Lack of integration: performance management in any business organization should
be approached from an integrative standpoint. It is important to create synergy between the
performance management system and organizational structure, culture, human resource
management processes, strategic planning and every other important organizational processes
and systems (Risher 2012). Team, individual and organizational objectives have to be
harmonized. If integration is absent, the performance management system could not succeed
on its own, in spite of how good it may be.
Lack of support from the top management: to overcome this challenge, the execution
of the system should be driven and supported by the organization’s senior leadership. The
senior executives should be committed to executing the performance management system.
The senior executives have to be encouraged to inspire the employees, create a common
vision, and create a performance management system which will drive the whole company
toward a shared purpose (Dahling & O’Malley 2011). An organization that has excellent
performance management outcomes has strong vision-driven and value-driven leaders who
take risks, communicate the vision, inspire employees, and offer support as well as rewards.

Incompetence: to effectively overcome this challenge, the persons who are involved
in the performance management system should have relevant skills, attitudes, and knowledge
to use this system. Some of the key skills needed are as follows: be able to develop
performance indicators, performance agreements, management competencies, and key results
areas; should be able to measure performance indicators; should be able to communicate the
results and give feedback; and should be able to monitor and evaluate the performance
management system (Armstrong 2014). To ensure that those who utilize this system are
constantly developed, proactive training and development will need to be carried out.
Lack of rewards: to overcome this challenge, a reward system which discourages
mediocre and low performance and rewards high performance has to be established. A
holistic and inclusive reward system that comprises a variety of rewards including study and
learning opportunities, promotions, public acknowledgements, greater work responsibilities,
merit awards, and monetary rewards need to be developed and communicated to all
employees. A lot of importance should be given to rewards that are non-financial. Measures
will have to be established for taking corrective action against staff members who are low
performers (Mone et al. 2011).
Communication challenges: to effectively overcome this challenge, a hands-on
communication strategy and process has to be followed during the performance management
system implementation. Communication is a critical success factor of the whole performance
management system. It is worth mentioning that effectual communication calls for the
provision of pertinent information. Effective communication also reduces anxieties and fears,
ensures buy-in from the system’s users, generates commitment to the system, and decreases
resistance to change (Gruman & Saks 2011).

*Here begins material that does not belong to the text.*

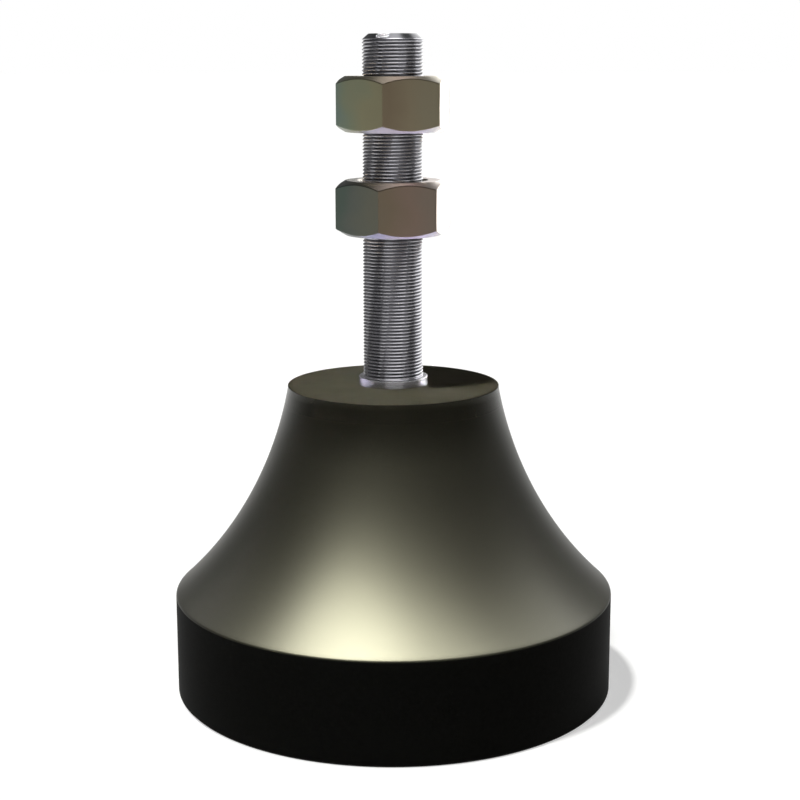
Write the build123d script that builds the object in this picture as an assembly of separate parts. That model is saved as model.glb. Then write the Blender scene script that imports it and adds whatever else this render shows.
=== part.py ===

Lack of monitoring and evaluation: to effectively overcome this challenge, the
implementation of performance management system has to be monitored constantly.
Problems should be detected early enough so that prompt remedial action could be taken. It is
important to develop monitoring systems that would gather information methodically,
analyze that information and interpret it, and utilize it for decision-making. The process of
evaluation has to be carried out regularly so that any problems could be detected early
enough (Dahling & O’Malley 2011). The identified problems have to be fed back to the
design stage so that prompt remedial action could be taken aimed at addressing the problems
identified. For the performance management system to be successful, it should be evaluated
and improved continually.
The identified challenges are not insurmountable hindrances, but are aspects that call
for much attention and work. If these challenges are not addressed, they could actually cause
the organization’s performance management system to fail. The challenges can undermine
the performance management system’s execution. In essence, to prevent the challenges from
undermining the execution of the performance management system, it would be important to
meet those challenges head-on.



Armstrong, A 2014, Armstrong’s handbook of performance management: An evidence-based
guide to delivering high performance (5 th ed.). London: Kogan Page
Dahling, JJ., & O’Malley, AL 2011, Supportive feedback environments can mend broken
performance management systems. Industrial and Organizational Psychology,
Gruman, JA & Saks, AM 2011, Performance management and employee engagement.
Human Resource Management Review, 21(2): 123-136

Mone, E., Eisinger, C., Guggenheim, K., Price, B., & Stine, C 2011, Performance
management at the wheel: Driving employee engagement in organizations. J Bus
Psychol, 26: 205-212
Risher, H 2012, Employers need to focus on improving performance management.